Regulation 77 allows contracting authorities to reserve [certain] contracts for [certain types] of organisations. In other words, it is legally possible to foreclose the some markets to suppliers of a specific nature, referred to in the Regulation as "qualifying organisations".
This is an enormous Rubicon being crossed in what concerns equal treatment a non-discrimination and a first for the Public Sector Directive. It is true that Directive 2004/18/EC already had a provision in Article 19 for sheltered workshops, but this is a completely new playground for discrimination. Like Han Solo would say "I have a bad feeling about this" and so does Albert.

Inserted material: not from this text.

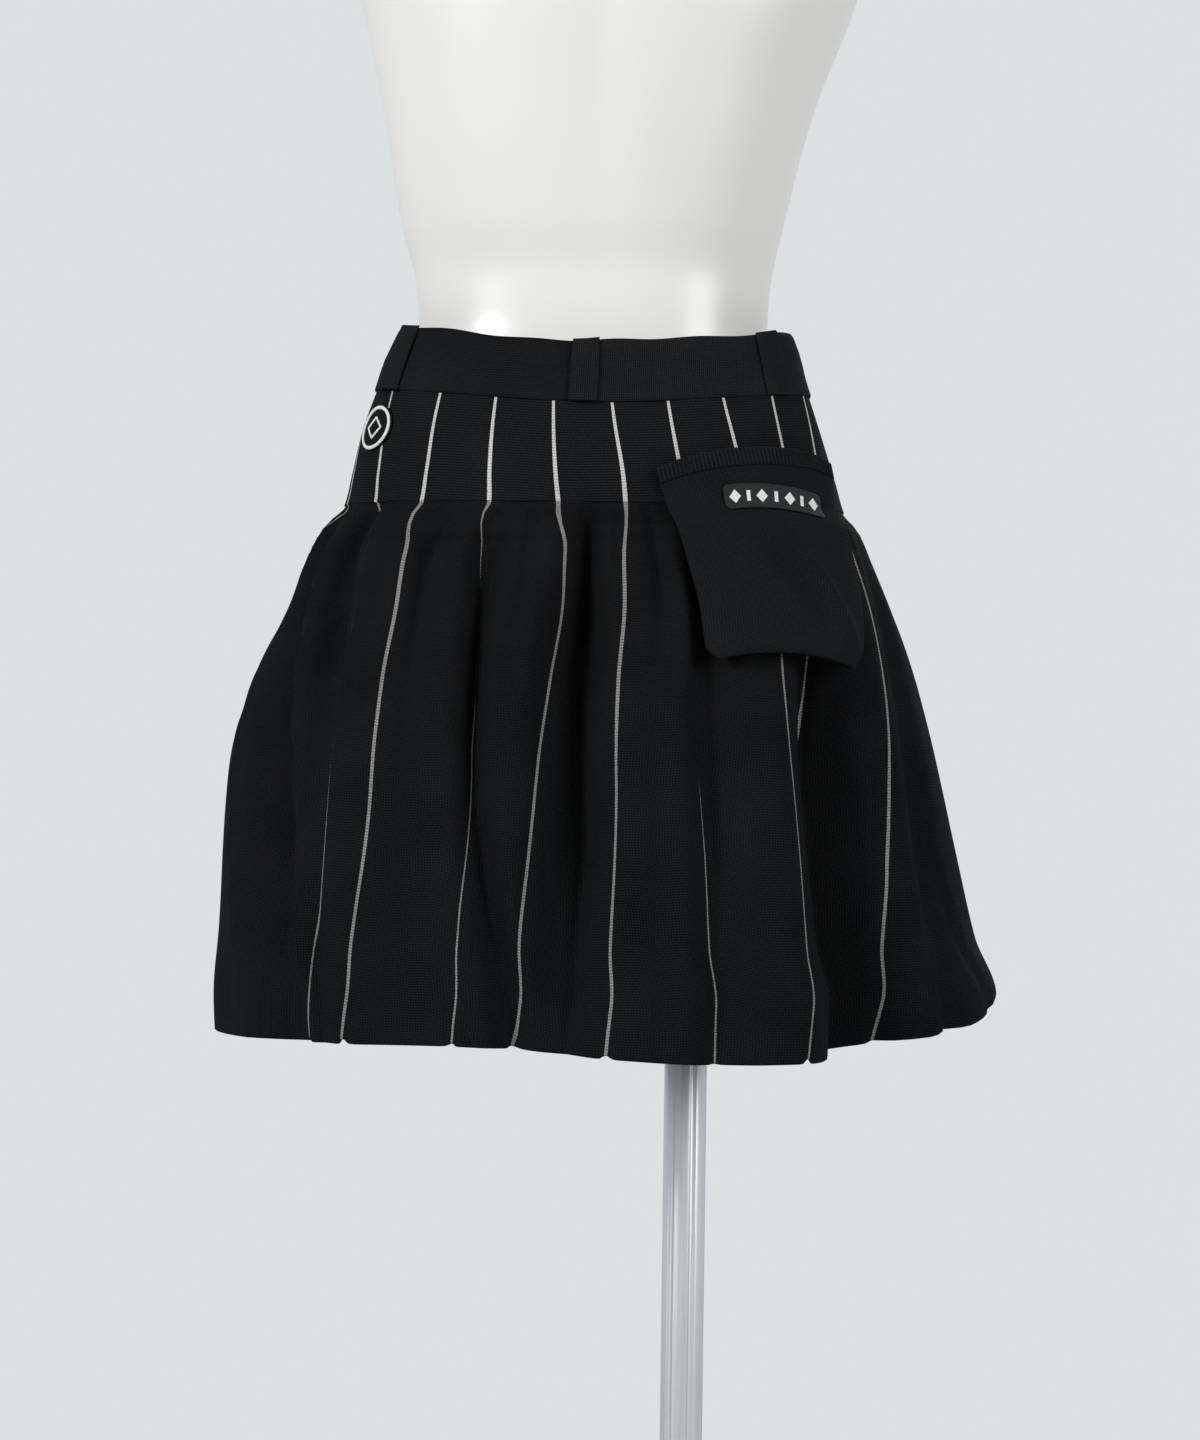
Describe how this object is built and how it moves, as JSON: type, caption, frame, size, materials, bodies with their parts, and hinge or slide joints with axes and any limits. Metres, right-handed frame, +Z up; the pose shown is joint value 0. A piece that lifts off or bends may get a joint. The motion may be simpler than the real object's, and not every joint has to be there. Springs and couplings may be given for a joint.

The Regulation operates based on a positive list of contracts where discrimination - sorry, reservation - is admitted. These contracts have to exclusively target one or more of those services. To save you the headache, I have converted the CPV codes on the regulation to the corresponding names so that we can have idea of the kinds of services that can be reserved:
Administrative Educational Services
Administrative Healthcare Services
Administrative Housing Services
Supply Services of Domestic Help Personnel
Supply Services of Nursing Personnel
Supply Services of Medical Personnel
Pre-School Education Services
Higher Education Services
Adult-education Services at University Level
Staff Training Services
From Health and Social Work Services (85000000-9) to Community Health Services (85323000-9)...[that's one long list of medical services contracts...]
Library, Archives, Museums and Other Cultural Services
Services Furnished by Social Membership Organisations
Services Provided by Youth Associations.
The list is quite long but one must not forget that the NHS procured health care services are not subject to reservation (paragraph 6). From the way paragraph 2 is drafted it appears that mixed contracts are not admitted (thankfully!) unless all the different services are covered in the list.
What is a "qualifying organisation"?
For the purposes of this regulation a qualifying organisation needs to comply with a cumulative list of requirements. First, it needs to pursuit a public service mission linked with any of the contracts mentioned above. It does not appear though that they are precluded from bidding for other reserved contracts.
Second, their profits need to be reinvested in that social objective and "any distribution of profits is based on participatory considerations" (emphasis mine). What are participatory considerations?! I have no idea. I also do not understand why it appears that profit-based models are authorised as long as they comply with the "participatory considerations" requirement. Call me a cynic but this smells of socialwash, or at least leaves the door wide open for it.
Third, the management and ownership structures need to be "based on employee ownership or participatory principles" (emphasis mine) or, in alternative "require the active participation of employees, users or stakeholders". Am I the only one at loss for words here? Maybe this makes sense in Germany where employees of companies tend to have a say in management, which would explain why I was puzzled profit motives were not banned outright.
I can totally see an exam-type question like "Can John Lewis bid for a contract covered by Regulation 77?" about this.
The fourth and final requirement is that the organisation has not won a contract under Regulation 77 for the same services and by the same contracting authority in the last 3 years. Therefore they can win contracts with other CPV codes awarded by the same contracting authority or win contracts with the same code but awarded by other contracting authorities.
What will happen?
The market will adapt to the incentives. If plenty of contracts are reserved I can see a booming trade on front organisations which comply with the requirements but that are in reality controlled by for profit entities.
Furthermore, I will go out on a limb here and predict a reduction in efficiency in the contracts subject to the reservation clauses, on average. On average, contracts will be more expensive or quality will suffer. Looking into this makes for fascinating research and I will be adding the idea to my ever growing binder of research ideas.
PS: I am somewhat surprised lawyers were unable to include Legal Services into the list as they appear to have had no problems in lobbying to keep legal services within the generic scope of this Part 7. Oh wait...
PS2: For the promoters of this new regime on the run to the publication of the Directive: do not even think about complaining about the complexity that this brings and that the rules end up being bent in practice and not achieving the original objectives. The road to hell is paved with good intentions after all.